SOCIÉTÉ D'ÉTUDES BENJAMIN FONDANE

Pourquoi l'art - Chimériques esthétiques N° 22

Dialogues au bord du gouffre

Gisèle Vanhese

Comme l’annonce le titre de cet ouvrage, il s’agit de dialogues secrets entretenus par l’œuvre de Fondane avec celles d’auteurs, poètes ou penseurs, qui l’ont nourrie, comme Baudelaire, Nerval, Rimbaud, Eminescu, mais encore avec ceux qu’elle a inspirés, comme Paul Celan, Yvan Goll, Claude Vigée, Yves Bonnefoy, Gaston Bachelard. Je n’ai pas l’intention de rendre compte de tous les aspects de ce livre stimulant, car je préfère m’arrêter aux auteurs que l’œuvre de Fondane a particulièrement marqués.
À l’exception de Claude Vigée, peu nombreux ceux qui ont reconnu leur « dette », car la plupart n’ont jamais mentionné son nom dans leurs écrits. Toutefois, Gisèle Vanhese a débusqué avec perspicacité ces empreintes diverses, permettant d’éclairer le travail secret exercé par l’œuvre de Fondane. Elle opère avec patience, utilisant toutes les ressources philologiques dont elle dispose et ne cède jamais à l’acrimonie, se contentant de relever les faits.
Parmi les auteurs les plus intéressants, citons Yves Bonnefoy : la plupart ignorent qu’il a puisé chez Fondane nombre de réflexions qui lui servirent à étayer sa propre poétique. Or, l’on chercherait vainement une mention de Fondane dans son œuvre. Il en est de même pour Gaston Bachelard : si Jean Libis avait déjà révélé certains éléments de cette inspiration, Gisèle Vanhese n’a pas hésité à projeter sur elle toute la lumière.
Troublantes aussi, les résonances avec l’œuvre de certains poètes.

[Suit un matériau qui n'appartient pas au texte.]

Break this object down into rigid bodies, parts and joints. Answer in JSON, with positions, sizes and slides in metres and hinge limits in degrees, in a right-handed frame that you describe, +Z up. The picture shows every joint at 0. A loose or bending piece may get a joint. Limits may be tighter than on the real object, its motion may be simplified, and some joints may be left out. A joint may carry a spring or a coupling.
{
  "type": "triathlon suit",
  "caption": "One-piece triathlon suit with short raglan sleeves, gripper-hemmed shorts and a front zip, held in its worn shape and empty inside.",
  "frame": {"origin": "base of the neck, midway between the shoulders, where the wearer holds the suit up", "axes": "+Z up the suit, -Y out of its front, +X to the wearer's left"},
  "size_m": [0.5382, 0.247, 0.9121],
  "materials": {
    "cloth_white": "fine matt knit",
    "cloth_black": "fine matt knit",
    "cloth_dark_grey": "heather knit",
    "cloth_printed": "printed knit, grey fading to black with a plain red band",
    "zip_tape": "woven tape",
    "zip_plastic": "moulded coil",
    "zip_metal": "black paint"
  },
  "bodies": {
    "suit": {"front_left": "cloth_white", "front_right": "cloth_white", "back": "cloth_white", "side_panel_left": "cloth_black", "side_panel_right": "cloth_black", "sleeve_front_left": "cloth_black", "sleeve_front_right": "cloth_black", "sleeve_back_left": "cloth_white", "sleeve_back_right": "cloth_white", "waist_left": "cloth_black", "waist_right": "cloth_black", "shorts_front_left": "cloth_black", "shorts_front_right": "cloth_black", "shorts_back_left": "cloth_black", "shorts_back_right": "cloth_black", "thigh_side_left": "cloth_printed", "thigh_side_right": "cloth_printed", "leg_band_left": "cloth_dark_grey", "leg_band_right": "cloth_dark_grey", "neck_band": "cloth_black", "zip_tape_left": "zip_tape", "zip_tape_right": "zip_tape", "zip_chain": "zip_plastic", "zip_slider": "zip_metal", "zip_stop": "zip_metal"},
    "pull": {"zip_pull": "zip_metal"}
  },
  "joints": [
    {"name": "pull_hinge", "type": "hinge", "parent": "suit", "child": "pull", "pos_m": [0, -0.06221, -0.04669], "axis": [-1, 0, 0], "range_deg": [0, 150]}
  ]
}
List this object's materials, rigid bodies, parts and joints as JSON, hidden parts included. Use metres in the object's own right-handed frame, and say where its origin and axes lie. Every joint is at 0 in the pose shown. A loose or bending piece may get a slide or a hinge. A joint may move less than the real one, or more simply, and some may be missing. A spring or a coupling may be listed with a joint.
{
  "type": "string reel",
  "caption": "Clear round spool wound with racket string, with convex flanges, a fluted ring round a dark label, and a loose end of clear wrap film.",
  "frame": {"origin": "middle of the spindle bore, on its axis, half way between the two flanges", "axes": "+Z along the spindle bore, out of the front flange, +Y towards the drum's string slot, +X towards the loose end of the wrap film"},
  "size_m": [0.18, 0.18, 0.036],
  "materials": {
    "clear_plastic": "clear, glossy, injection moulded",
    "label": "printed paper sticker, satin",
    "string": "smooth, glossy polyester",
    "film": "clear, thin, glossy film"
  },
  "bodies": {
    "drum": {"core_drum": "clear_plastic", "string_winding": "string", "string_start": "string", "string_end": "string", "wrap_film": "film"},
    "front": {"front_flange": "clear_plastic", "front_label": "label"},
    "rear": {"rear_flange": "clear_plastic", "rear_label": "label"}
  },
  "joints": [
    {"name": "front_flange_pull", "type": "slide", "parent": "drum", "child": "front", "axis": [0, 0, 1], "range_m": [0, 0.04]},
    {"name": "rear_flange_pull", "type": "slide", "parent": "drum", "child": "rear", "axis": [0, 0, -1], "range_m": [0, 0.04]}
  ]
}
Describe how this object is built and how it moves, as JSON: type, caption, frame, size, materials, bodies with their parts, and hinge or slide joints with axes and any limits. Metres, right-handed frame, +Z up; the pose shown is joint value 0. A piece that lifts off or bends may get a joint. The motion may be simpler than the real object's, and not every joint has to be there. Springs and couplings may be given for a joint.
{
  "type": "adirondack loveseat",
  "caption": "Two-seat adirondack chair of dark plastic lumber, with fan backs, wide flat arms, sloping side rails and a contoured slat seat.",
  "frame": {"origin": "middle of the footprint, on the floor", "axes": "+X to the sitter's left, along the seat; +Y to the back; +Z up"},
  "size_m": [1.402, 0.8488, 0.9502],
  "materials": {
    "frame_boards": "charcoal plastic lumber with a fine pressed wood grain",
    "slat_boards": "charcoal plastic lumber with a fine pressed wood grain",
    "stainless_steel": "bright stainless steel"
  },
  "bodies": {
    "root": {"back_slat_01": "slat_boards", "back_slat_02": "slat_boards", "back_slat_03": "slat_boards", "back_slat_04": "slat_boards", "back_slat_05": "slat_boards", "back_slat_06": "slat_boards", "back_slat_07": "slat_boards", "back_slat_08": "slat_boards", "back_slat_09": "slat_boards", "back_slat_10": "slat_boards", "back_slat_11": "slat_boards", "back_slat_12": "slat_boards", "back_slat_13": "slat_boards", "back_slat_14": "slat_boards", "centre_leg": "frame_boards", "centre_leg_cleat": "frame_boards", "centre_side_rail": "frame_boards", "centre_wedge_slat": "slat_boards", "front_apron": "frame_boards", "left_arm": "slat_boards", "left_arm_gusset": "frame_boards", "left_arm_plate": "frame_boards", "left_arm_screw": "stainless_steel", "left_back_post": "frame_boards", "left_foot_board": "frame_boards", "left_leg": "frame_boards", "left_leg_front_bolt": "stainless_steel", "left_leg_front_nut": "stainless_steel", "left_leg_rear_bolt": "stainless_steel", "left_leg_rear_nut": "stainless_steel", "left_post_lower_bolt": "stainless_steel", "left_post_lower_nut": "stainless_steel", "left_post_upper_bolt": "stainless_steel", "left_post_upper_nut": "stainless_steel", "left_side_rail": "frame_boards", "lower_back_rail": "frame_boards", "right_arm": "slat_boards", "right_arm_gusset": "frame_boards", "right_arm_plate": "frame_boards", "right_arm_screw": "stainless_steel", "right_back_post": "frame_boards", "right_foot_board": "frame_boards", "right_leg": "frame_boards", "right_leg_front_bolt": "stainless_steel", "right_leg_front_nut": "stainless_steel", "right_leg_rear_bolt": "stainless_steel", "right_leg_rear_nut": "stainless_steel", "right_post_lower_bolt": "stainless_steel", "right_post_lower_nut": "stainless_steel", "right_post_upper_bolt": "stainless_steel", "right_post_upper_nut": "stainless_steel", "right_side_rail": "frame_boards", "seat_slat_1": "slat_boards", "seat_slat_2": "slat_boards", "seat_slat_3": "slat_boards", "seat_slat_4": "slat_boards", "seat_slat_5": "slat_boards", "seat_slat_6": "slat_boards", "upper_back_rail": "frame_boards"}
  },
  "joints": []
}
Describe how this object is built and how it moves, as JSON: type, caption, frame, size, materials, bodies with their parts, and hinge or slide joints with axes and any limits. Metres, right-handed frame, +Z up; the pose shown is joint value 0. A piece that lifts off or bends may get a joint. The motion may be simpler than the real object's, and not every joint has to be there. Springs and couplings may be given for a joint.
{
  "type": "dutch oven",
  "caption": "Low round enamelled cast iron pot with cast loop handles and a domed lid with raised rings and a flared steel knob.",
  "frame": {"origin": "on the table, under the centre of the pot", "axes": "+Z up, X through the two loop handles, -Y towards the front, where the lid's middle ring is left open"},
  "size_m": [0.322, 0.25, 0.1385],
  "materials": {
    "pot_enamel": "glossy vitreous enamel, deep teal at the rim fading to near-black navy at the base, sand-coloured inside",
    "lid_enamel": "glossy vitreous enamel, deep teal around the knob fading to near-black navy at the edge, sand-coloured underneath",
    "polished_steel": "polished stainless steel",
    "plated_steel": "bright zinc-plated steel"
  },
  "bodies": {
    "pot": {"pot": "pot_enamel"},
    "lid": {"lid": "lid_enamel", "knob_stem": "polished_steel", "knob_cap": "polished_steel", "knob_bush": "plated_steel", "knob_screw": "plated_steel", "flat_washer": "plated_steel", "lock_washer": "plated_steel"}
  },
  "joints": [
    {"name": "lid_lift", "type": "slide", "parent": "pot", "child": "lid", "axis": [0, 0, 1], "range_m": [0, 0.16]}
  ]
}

Dans le cas de Paul Celan et d’Yvan Goll, l’auteur préfère évoquer une fraternité pour les désigner, car il s’agit de poètes ayant vécu une même expérience, liés par des affinités profondes : Frères de lait noir, ainsi s’intitule le chapitre qui leur est consacré. Remarquable, l’analyse de ces échos dans l’œuvre maîtresse d’Yvan Goll : L’Élégie de Lackawanna, écrite en 1943-44 aux États-Unis. Selon l’exégète, ce poème prolonge la poésie de Fondane tout en l’interprétant.

De nombreux rapprochements avec l’œuvre de Celan apparaissent dans plusieurs chapitres : Sous le signe d’Ulysse, Le sang du poème, Frères de lait noir, Dans l’ombre du gouffre, et surtout Écrire le désastre. Ce dernier chapitre s’ouvre sur les vers de Celan : Le monde est parti, il faut que je te porte. Comme l’avait souligné Derrida, le verbe tragen (porter) signifie à la fois : supporter et être enceint. Cette expérience qui consiste à porter l’autre en soi, comme l’on porte un deuil, est commune aux deux poètes. Gisèle Vanhese cite à l’appui la séquence IX d’Ulysse à propos de la Sulamite ; ajoutons-y la première séquence d’Ulysse, dédiée à Armand Pascal : je suis enceint de ta mort.
C’est ainsi que l’exégète finit par porter elle-même ces poètes, nous faisant partager cette expérience à seule fin de ressusciter leur œuvre, de poursuivre le dialogue à l’infini.